5 out of 5 stars A must   October 27, 2007
 14 out of 17 found this review helpful

Frankly this is one of the best books I have read in a long time - and I have read a few.

It describes a French reality that is in contrast to official French history that, to anyone living here, is so contrived.

The way of life of the past french population is not only realistic and remarkeable but, for a student of British history, gives a pointer to how many of our ancestors must have lived. This is not about Kings and aristocrats but of ordinary people (and their animals!).
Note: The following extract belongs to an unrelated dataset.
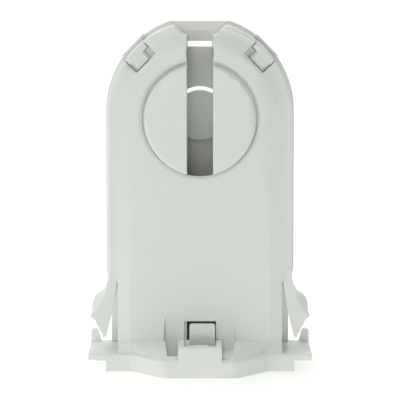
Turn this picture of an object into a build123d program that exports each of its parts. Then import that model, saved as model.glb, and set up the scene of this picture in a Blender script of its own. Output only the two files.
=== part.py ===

5 out of 5 stars A very good and revealing effort   September 26, 2007
 57 out of 59 found this review helpful

Less a history, more a biography, informed by Robb's extraordinary on-the-ground research in which he uncovers the folkloric history of a country that is widely misunderstood. Robb peers into the soul of his subject with the background of literary biographer, and is not just entertaining but learned. Robb reveals that contemporary regional identities (Catalan, Breton, Provencal, etc.) that some suggest take France back to its past are actually imagined. Robb reveals the roots to be less regional than minutely local. As late as the 19th century, Frenchmen outside the mushroom of Paris could barely communicate with one another. Robb is a cyclist and has benefited from a velo-eye view. He offers a sharp eye and an original analysis. This is a book that amazes on every page. Even if you have read widely on France, I rate Robb a must. This is a France inedit that strips away the republican myths to show us a nation infinitely more complicated than we imagined.